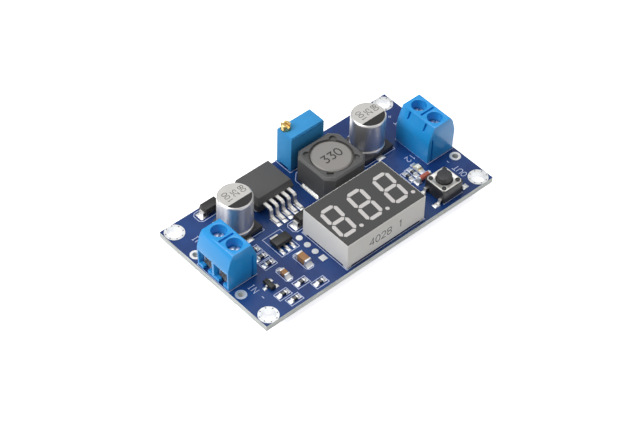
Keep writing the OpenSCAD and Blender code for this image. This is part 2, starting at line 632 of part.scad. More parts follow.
big_block = [3.2, 1.6, 1.5, 0.5];
small_block = [2, 1.25, 0.95, 0.4];
resistor = [1.6, 0.85, 0.45, 0.32];
module ceramic_capacitor_bodies() color("#a07a55") {
    at(big_block_at, stand) rotate(90) chip_body(big_block[0], big_block[1], big_block[2], big_block[3]);
    at(small_block_at, stand) rotate(90)
        chip_body(small_block[0], small_block[1], small_block[2], small_block[3]);
}
module ceramic_capacitor_ends() color("silver") {
    at(big_block_at, stand) rotate(90) chip_ends(big_block[0], big_block[1], big_block[2], big_block[3]);
    at(small_block_at, stand) rotate(90)
        chip_ends(small_block[0], small_block[1], small_block[2], small_block[3]);
}
module each_resistor() {
    for (p = resistor_places) at(p, stand) children();
    for (p = upright_resistor_places) at(p, stand) rotate(90) children();
}
module chip_resistor_bodies() color("#1d1d1d") each_resistor()
    chip_body(resistor[0], resistor[1], resistor[2], resistor[3]);
module chip_resistor_ends() color("silver") each_resistor()
    chip_ends(resistor[0], resistor[1], resistor[2], resistor[3]);

// Indicator lamp: a clear moulded lens over two gold-plated ends
led = [2, 1.25, 0.35, 0.4];
module indicator_led_lens() color("#d5dacb") at(led_at, stand) rotate(90) {
    chip_body(led[0], led[1], led[2], led[3]);
    translate([0, 0, 0.02 + led[2]]) hull() {
        block([1.3, 1.25, 0.05]);
        translate([0, 0, 0.4]) block([1.1, 1.05, 0.05]);
    }
}
module indicator_led_ends() color("gold") at(led_at, stand) rotate(90)
    chip_ends(led[0], led[1], led[2] - 0.06, led[3]);

melf_l = 3.5;
melf_r = 0.7;
melf_cap = 0.45;
module glass_diode_tube() color("#c0604f") at(melf_at, stand + melf_r) rotate([0, 90, 0])
    cylinder(h = melf_l - 2 * melf_cap, r = melf_r - 0.06, center = true);
module glass_diode_caps() color("silver") at(melf_at, stand + melf_r) for (s = [-1, 1])
    translate([s * (melf_l - melf_cap) / 2, 0, 0]) rotate([0, 90, 0])
        cylinder(h = melf_cap, r = melf_r, center = true);

// ---------------------------------------------------------------- setting switch

sw_cover_t = 0.25;
sw_well_r = sw_w / 2 - 0.55;
sw_well_z = 1.3;
flange_r = sw_well_r - 0.25;
flange_t = 0.7;
stake_off = sw_w / 2 - 0.92;
stake_r = 0.5;
flange_top = sw_h - sw_cover_t - 0.08;

module stake_places() for (x = [-1, 1]) for (y = [-1, 1])
    translate([x * stake_off, y * stake_off, 0]) children();

module switch_housing() color("#2a2a2a") at(switch_at, stand) {
    difference() {
        translate([0, 0, 0.1]) linear_extrude(sw_h - sw_cover_t - 0.1) cut_square(sw_w, 0.25);
        translate([0, 0, sw_well_z]) cylinder(h = sw_h, r = sw_well_r);
    }
    stake_places() translate([0, 0, sw_h - sw_cover_t - eps]) cylinder(h = sw_cover_t + 0.22, r = stake_r);
}

module switch_cover() color("#c9c6bc") at(switch_at, stand + sw_h - sw_cover_t) difference() {
    linear_extrude(sw_cover_t) cut_square(sw_w - 0.3, 0.5);
    translate([0, 0, -1]) cylinder(h = 2, r = button_r + 0.25);
    stake_places() translate([0, 0, -1]) cylinder(h = 2, r = stake_r + fit_gap);
}

module switch_button() color("#333333") at(switch_at, stand) rotate_extrude() polygon([
    [0, flange_top - flange_t], [flange_r, flange_top - flange_t], [flange_r, flange_top],
    [button_r, flange_top], [button_r, button_top - pad_t - 0.15],
    [button_r - 0.15, button_top - pad_t], [0, button_top - pad_t]]);

// The snap dome under the button, clear of it by more than the travel
dome_t = 0.08;
dome_r = sw_well_r - 0.35;
dome_rise = flange_top - flange_t - button_travel - 0.1 - sw_well_z;
module switch_dome() color("silver") at(switch_at, stand + sw_well_z) rotate_extrude() polygon([
    [0, dome_rise - dome_t], [dome_r - 1, dome_rise * 0.8 - dome_t], [dome_r - 0.2, 0], [dome_r, 0],
    [dome_r - 0.95, dome_rise * 0.8], [0, dome_rise]]);

module switch_lead_places() for (s = [-1, 1]) for (y = [-2.25, 2.25]) translate([0, y, 0])
    rotate(s == 1 ? 0 : 180) children();
module switch_terminals() color("silver") at(switch_at, stand) switch_lead_places() upright(0.7)
    strip([[sw_w / 2 + 1.3, 0.1], [sw_w / 2 + 0.55, 0.1], [sw_w / 2 + 0.45, 1], [sw_w / 2, 1]], 0.2);

// ---------------------------------------------------------------- display

face_t = 0.25;
disp_rim = 0.12;
foot_l = 1.3;

// A segment: a bar with pointed ends, lying along X
module bar(l) {
    tip = seg_w / 2;
    polygon([[-l / 2, 0], [tip - l / 2, -tip], [l / 2 - tip, -tip], [l / 2, 0], [l / 2 - tip, tip],
        [tip - l / 2, tip]]);
}

// The seven bars of one digit and its point, leaning to the right
module digit() {
    reach = digit_w - seg_w - 0.3;
    rise = (digit_h - seg_w) / 2;
    lean = digit_lean / digit_h;
    multmatrix([[1, lean, 0, 0], [0, 1, 0, 0], [0, 0, 1, 0], [0, 0, 0, 1]]) {
        for (y = [-rise, 0, rise]) translate([0, y]) bar(reach);
        for (x = [-1, 1]) for (y = [-1, 1]) translate([x * (reach + 0.3) / 2, y * rise / 2])
            rotate(90) bar(rise - 0.3);
    }
    translate([digit_w / 2 + 0.55, -rise]) circle(r = 0.48);
}

module all_digits() for (i = [-1 : 1]) translate([i * digit_pitch - 0.35, -0.3]) digit();

module display_housing() color("#d5d2cc") at(disp_at) {
    z1 = disp_top - face_t;
    translate([0, 0, disp_gap]) block([disp_l, disp_w, z1 - disp_gap]);
    translate([0, 0, z1 - eps]) difference() {
        block([disp_l, disp_w, face_t + eps]);
        translate([0, 0, -1]) block([disp_l - 2 * disp_rim, disp_w - 2 * disp_rim, 3]);
    }
    for (x = [-1, 1]) for (y = [-1, 1])
        translate([x * (disp_l - foot_l) / 2, y * (disp_w - foot_l) / 2, 0])
            block([foot_l, foot_l, disp_gap + eps]);
}

module display_face() color("#3f3f3f") at(disp_at, top + disp_top - face_t) linear_extrude(face_t)
    difference() {
        square([disp_l - 2 * disp_rim, disp_w - 2 * disp_rim], center = true);
        all_digits();
    }

module display_segments() color("#b9b6b4") at(disp_at, top + disp_top - face_t)
    linear_extrude(face_t) all_digits();

module display_pins() color("silver") at_each(disp_pin_places) translate([0, 0, -board_t - pin_drop])
    cylinder(h = board_t + pin_drop + disp_gap, r = pin_r);

// ---------------------------------------------------------------- underside

chip = [6.5, 4.4, 1];
chip_pitch = 0.65;
module under(p) at(p, pin_drop) mirror([0, 0, 1]) children();
module microcontroller_body() color("#2b2b2b") under(chip_at)
    package(chip[0], chip[1], 0.1, chip[2], 0.55, 0.12);
module microcontroller_leads() color("silver") under(chip_at) half_turns() for (i = [-4.5 : 4.5])
    translate([i * chip_pitch, 0, 0]) rotate(90) upright(0.25)
        strip([[chip[1] / 2 + 1, 0.08], [chip[1] / 2 + 0.5, 0.08], [chip[1] / 2 + 0.35, 0.55],
            [chip[1] / 2 - 0.02, 0.55]], 0.15);

// ---------------------------------------------------------------- nodes

circuit_board();
mounting_hole_plating();
wire_hole_rings();
solder_pads();
solder_joints();
input_terminal_housing();
input_terminal_contacts();
input_clamp_cage_a();
input_clamp_cage_b();
input_clamp_screw_a();
input_clamp_screw_b();
output_terminal_housing();
output_terminal_contacts();
output_clamp_cage_a();
output_clamp_cage_b();
output_clamp_screw_a();
output_clamp_screw_b();
input_capacitor_can();
input_capacitor_base();
output_capacitor_can();
output_capacitor_base();
capacitor_leads();
inductor_shield();
inductor_drum();
inductor_winding();
inductor_terminals();
trimmer_housing();
trimmer_screw();
trimmer_pins();
regulator_body();
regulator_lead_frame();
input_diode_body();
catch_diode_body();
diode_leads();
small_regulator_body();
small_regulator_leads();
transistor_body();
transistor_leads();
ceramic_capacitor_bodies();
ceramic_capacitor_ends();
chip_resistor_bodies();
chip_resistor_ends();
indicator_led_lens();
indicator_led_ends();
glass_diode_tube();
glass_diode_caps();
switch_housing();
switch_cover();
switch_button();
switch_dome();
switch_terminals();
display_housing();
display_face();
display_segments();
display_pins();
microcontroller_body();
microcontroller_leads();
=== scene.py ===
"""Finishes, markings, solder and studio for a step-down converter module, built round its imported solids."""

import json
import logging
import math
import random
from dataclasses import dataclass, field
from enum import Enum

import bmesh
import bpy
from mathutils import Matrix, Vector

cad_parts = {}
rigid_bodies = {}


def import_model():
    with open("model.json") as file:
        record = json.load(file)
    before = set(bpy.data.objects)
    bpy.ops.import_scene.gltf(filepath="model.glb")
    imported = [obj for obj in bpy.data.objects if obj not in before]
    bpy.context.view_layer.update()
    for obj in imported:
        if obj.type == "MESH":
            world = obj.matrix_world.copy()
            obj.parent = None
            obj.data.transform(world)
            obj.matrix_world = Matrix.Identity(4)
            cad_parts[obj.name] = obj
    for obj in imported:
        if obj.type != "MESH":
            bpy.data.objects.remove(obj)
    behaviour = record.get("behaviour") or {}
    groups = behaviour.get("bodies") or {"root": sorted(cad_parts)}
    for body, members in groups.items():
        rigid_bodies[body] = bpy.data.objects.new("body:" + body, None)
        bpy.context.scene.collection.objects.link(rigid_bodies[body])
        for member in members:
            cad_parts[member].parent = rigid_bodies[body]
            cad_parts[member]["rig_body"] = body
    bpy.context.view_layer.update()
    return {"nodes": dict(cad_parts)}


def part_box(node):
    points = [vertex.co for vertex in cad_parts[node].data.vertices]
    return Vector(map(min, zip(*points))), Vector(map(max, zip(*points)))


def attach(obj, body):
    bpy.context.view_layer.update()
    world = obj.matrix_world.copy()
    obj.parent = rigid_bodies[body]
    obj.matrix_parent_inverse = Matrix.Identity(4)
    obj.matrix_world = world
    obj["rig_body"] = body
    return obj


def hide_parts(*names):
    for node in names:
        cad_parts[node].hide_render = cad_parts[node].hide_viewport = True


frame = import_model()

MM = 0.001
MODULE = "module"
LETTER_WIDTH = 0.62
LETTER_STEP = 1.35
GLYPH_CHORD_DEG = 30
MERGE = 1e-6
SAME = 0.01 * MM
SOLDER_FILM = 0.004 * MM
FLAT_DEG = 0.6
SHARP_DEG = 32.0
NOISE_LOW, NOISE_HIGH = 0.3, 0.7
Point = tuple[float, float]
Colour = tuple[float, float, float]

logging.basicConfig(level=logging.INFO, format="%(message)s")
log = logging.getLogger("module")


# --------------------------------------------------------------------------- measuring the frame


@dataclass(frozen=True)
class Block:
    """An upright box in the module's frame, in metres."""

    low: Vector
    high: Vector

    @property
    def centre(self) -> Vector:
        """The box's middle."""
        return (self.low + self.high) / 2

    @property
    def size(self) -> Vector:
        """The box's three lengths."""
        return self.high - self.low

    def holds(self, point: Vector, spare: float = 0.0) -> bool:
        """Whether a point is inside the box in plan.

        Args:
            point: The point, of which only x and y count.
            spare: How far outside the box still counts.

        Returns:
            True if it is inside.
        """
        return all(self.low[i] - spare <= point[i] <= self.high[i] + spare for i in (0, 1))


def node_block(node: str) -> Block:
    """The box of a CAD node.

    Args:
        node: The node's name.

    Returns:
        Its box at rest.
    """
    return Block(*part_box(node))


def solids_of(node: str) -> list[Block]:
    """The boxes of a node's separate solids.

    Args:
        node: The node's name.

    Returns:
        One box for each solid, ordered by x and then y.
    """
    shape = bmesh.new()
    shape.from_mesh(frame["nodes"][node].data)
    bmesh.ops.remove_doubles(shape, verts=shape.verts, dist=MERGE)
    blocks: list[Block] = []
    seen: set[int] = set()
    for start in shape.verts:
        if start.index in seen:
            continue
        seen.add(start.index)
        group, queue = [start], [start]
        while queue:
            for edge in queue.pop().link_edges:
                for vert in edge.verts:
                    if vert.index not in seen:
                        seen.add(vert.index)
                        group.append(vert)
                        queue.append(vert)
        low = Vector(min(v.co[i] for v in group) for i in range(3))
        high = Vector(max(v.co[i] for v in group) for i in range(3))
        blocks.append(Block(low, high))
    shape.free()
    return sorted(blocks, key=lambda b: (round(b.centre.x, 5), round(b.centre.y, 5)))


# --------------------------------------------------------------------------- finishes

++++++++

**DIRECTIONS FOR THIS TASK**
Output the section opening with the line that has "transistor_leads();" and closing with the line that has "for body, members". Keep both end lines and leave out the rest.

**PROBLEM SOLUTION**
transistor_leads();
ceramic_capacitor_bodies();
ceramic_capacitor_ends();
chip_resistor_bodies();
chip_resistor_ends();
indicator_led_lens();
indicator_led_ends();
glass_diode_tube();
glass_diode_caps();
switch_housing();
switch_cover();
switch_button();
switch_dome();
switch_terminals();
display_housing();
display_face();
display_segments();
display_pins();
microcontroller_body();
microcontroller_leads();
=== scene.py ===
"""Finishes, markings, solder and studio for a step-down converter module, built round its imported solids."""

import json
import logging
import math
import random
from dataclasses import dataclass, field
from enum import Enum

import bmesh
import bpy
from mathutils import Matrix, Vector

cad_parts = {}
rigid_bodies = {}


def import_model():
    with open("model.json") as file:
        record = json.load(file)
    before = set(bpy.data.objects)
    bpy.ops.import_scene.gltf(filepath="model.glb")
    imported = [obj for obj in bpy.data.objects if obj not in before]
    bpy.context.view_layer.update()
    for obj in imported:
        if obj.type == "MESH":
            world = obj.matrix_world.copy()
            obj.parent = None
            obj.data.transform(world)
            obj.matrix_world = Matrix.Identity(4)
            cad_parts[obj.name] = obj
    for obj in imported:
        if obj.type != "MESH":
            bpy.data.objects.remove(obj)
    behaviour = record.get("behaviour") or {}
    groups = behaviour.get("bodies") or {"root": sorted(cad_parts)}
    for body, members in groups.items():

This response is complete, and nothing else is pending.